What is Voicebox?
Voicebox is a local-first voice cloning studio -- a free and open-source alternative to ElevenLabs. Clone voices from a few seconds of audio or pick from 50+ preset voices, generate speech in 23 languages across 7 TTS engines, apply post-processing effects, and compose multi-voice projects with a timeline editor.
- Complete privacy -- models and voice data stay on your machine
- 7 TTS engines -- Qwen3-TTS, Qwen CustomVoice, LuxTTS, Chatterbox Multilingual, Chatterbox Turbo, HumeAI TADA, and Kokoro
- Cloning and preset voices -- zero-shot cloning from a reference sample, or curated preset voices via Kokoro (50 voices) and Qwen CustomVoice (9 voices)
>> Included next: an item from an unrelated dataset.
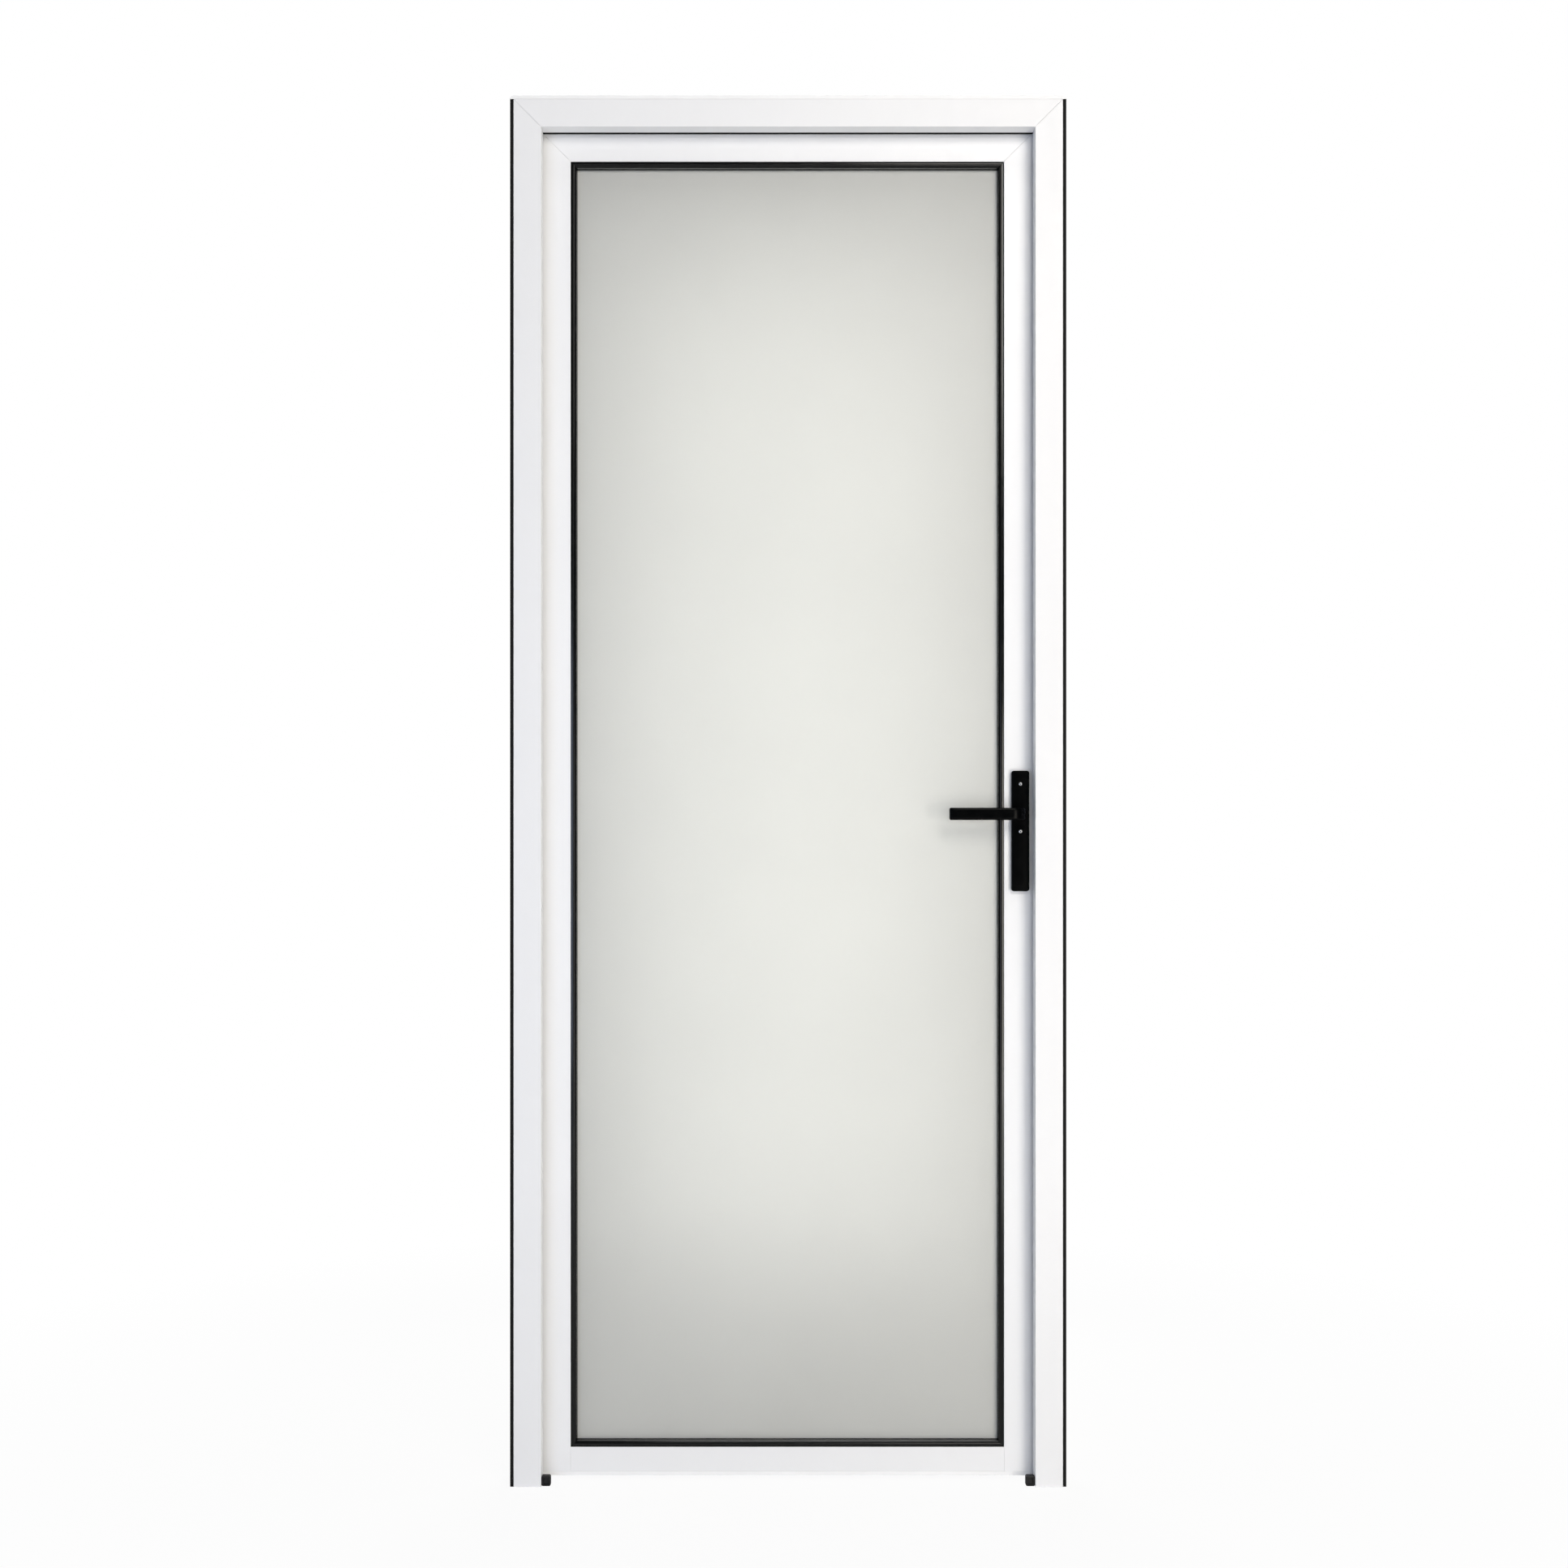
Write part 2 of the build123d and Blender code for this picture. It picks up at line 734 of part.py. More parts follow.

- 23 languages -- from English to Arabic, Japanese, Hindi, Swahili, and more
- Post-processing effects -- pitch shift, reverb, delay, chorus, compression, and filters
- Expressive speech -- paralinguistic tags like
[laugh], [sigh], [gasp] via Chatterbox Turbo; natural-language delivery control via Qwen CustomVoice
- Unlimited length -- auto-chunking with crossfade for scripts, articles, and chapters
- Stories editor -- multi-track timeline for conversations, podcasts, and narratives
- API-first -- REST API for integrating voice synthesis into your own projects
- Native performance -- built with Tauri (Rust), not Electron
- Runs everywhere -- macOS (MLX/Metal), Windows (CUDA), Linux, AMD ROCm, Intel Arc, Docker
TTS Engines
Seven engines with different strengths, switchable per-generation:
| Engine |
Profile Type |
Languages |
Strengths |
| Qwen3-TTS (0.6B / 1.7B) |
Cloned |
10 |
High-quality multilingual cloning |
| Qwen CustomVoice (0.6B / 1.7B) |
Preset (9 voices) |
10 |
Natural-language delivery control (tone, emotion, pace) |
| LuxTTS |
Cloned |
English |
Lightweight (~1GB VRAM), 48kHz output, 150x realtime on CPU |
| Chatterbox Multilingual |
Cloned |
23 |
Broadest language coverage |
| Chatterbox Turbo |
Cloned |
English |
Fast 350M model with paralinguistic emotion/sound tags |
| TADA (1B / 3B) |
Cloned |
10 |
HumeAI speech-language model -- 700s+ coherent audio |
| Kokoro |
Preset (50 voices) |
9 |
82M parameters, CPU realtime, lowest VRAM of any engine |
GPU Support
| Platform |
Backend |
Notes |
| macOS (Apple Silicon) |
MLX (Metal) |
4-5x faster via Neural Engine |
| Windows / Linux (NVIDIA) |
PyTorch (CUDA) |
Auto-downloads CUDA binary from within the app |
| Linux (AMD) |
PyTorch (ROCm) |
Auto-configures HSA_OVERRIDE_GFX_VERSION |
| Windows (any GPU) |
DirectML |
Universal Windows GPU support |
| Intel Arc |
IPEX/XPU |
Intel discrete GPU acceleration |
| Any |
CPU |
Works everywhere, just slower |
Use Cases
- Game development -- generate dynamic dialogue for characters
- Content creation -- produce podcasts and video voiceovers
- Accessibility -- build text-to-speech tools for users who need them
- Voice assistants -- create custom voice interfaces
- Production pipelines -- automate voiceover workflows via the REST API
Tech Stack
| Layer |
Technology |
| Desktop App |
Tauri (Rust) |
| Frontend |
React, TypeScript, Tailwind CSS |
| State |
Zustand, React Query |
| Backend |
FastAPI (Python) |
| TTS Engines |
Qwen3-TTS, Qwen CustomVoice, LuxTTS, Chatterbox, Chatterbox Turbo, TADA, Kokoro |
| Effects |
Pedalboard (Spotify) |
| Transcription |
Whisper / Whisper Turbo (PyTorch or MLX) |
| Inference |
MLX (Apple Silicon) / PyTorch (CUDA/ROCm/XPU/CPU) |
| Database |
SQLite |
| Audio |
WaveSurfer.js, librosa |